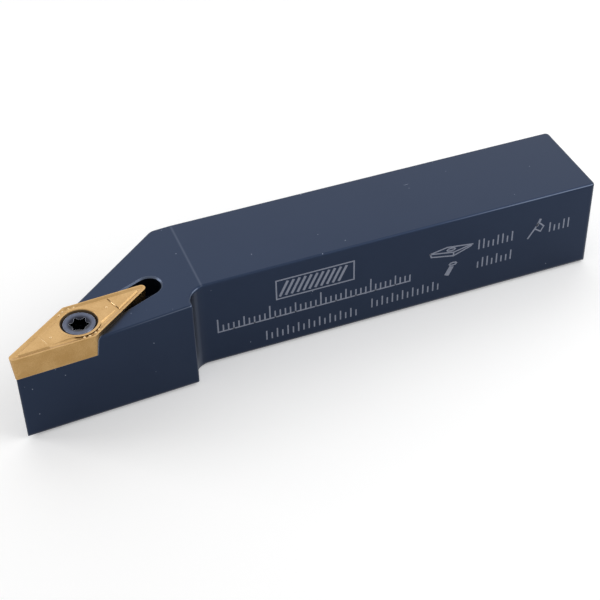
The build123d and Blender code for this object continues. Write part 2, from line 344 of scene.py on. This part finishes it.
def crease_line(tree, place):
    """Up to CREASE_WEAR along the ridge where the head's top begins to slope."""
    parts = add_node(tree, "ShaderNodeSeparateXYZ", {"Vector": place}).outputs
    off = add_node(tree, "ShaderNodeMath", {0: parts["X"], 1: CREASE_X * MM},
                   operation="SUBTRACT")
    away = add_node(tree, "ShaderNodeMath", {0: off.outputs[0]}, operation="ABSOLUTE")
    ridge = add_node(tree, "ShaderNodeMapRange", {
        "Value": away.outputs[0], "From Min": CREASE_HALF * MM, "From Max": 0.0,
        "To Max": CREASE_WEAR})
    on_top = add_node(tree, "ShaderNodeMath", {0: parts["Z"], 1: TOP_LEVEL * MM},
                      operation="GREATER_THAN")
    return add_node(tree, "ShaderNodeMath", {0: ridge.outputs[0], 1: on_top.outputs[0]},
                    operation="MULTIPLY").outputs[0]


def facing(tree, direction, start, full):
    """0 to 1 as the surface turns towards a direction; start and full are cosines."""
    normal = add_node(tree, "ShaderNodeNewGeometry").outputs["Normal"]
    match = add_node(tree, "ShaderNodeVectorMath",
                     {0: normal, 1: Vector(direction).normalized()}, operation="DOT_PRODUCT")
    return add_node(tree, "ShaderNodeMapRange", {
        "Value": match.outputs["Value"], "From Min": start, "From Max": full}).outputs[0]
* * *
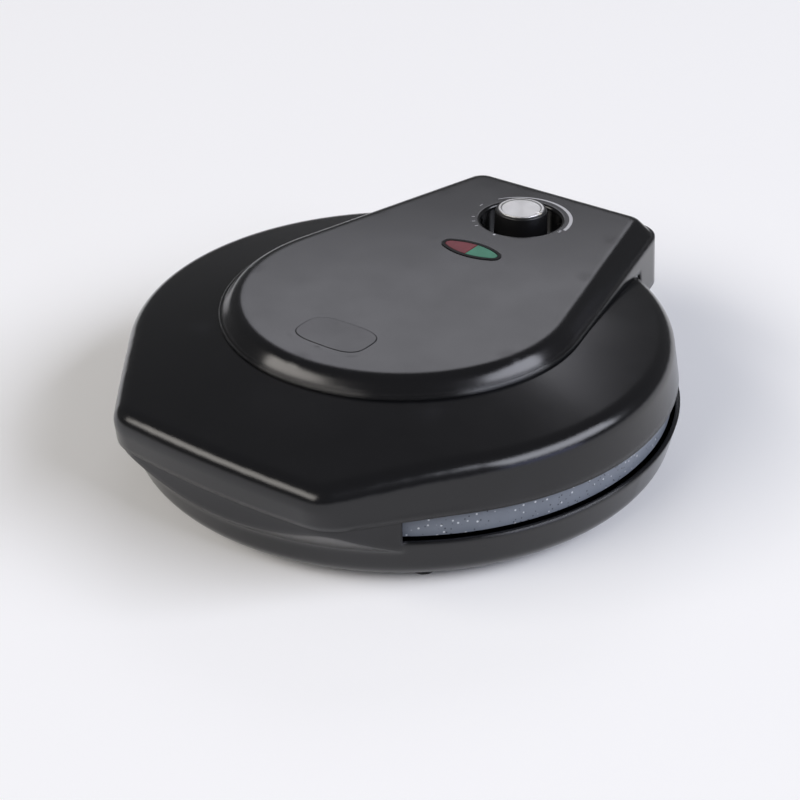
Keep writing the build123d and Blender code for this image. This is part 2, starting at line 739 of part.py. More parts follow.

● **What you are asked to do**
Using the records above, copy each line that contains "this".

● **Full solution**
The build123d and Blender code for this object continues. Write part 2, from line 344 of scene.py on. This part finishes it.
Keep writing the build123d and Blender code for this image. This is part 2, starting at line 739 of part.py. More parts follow.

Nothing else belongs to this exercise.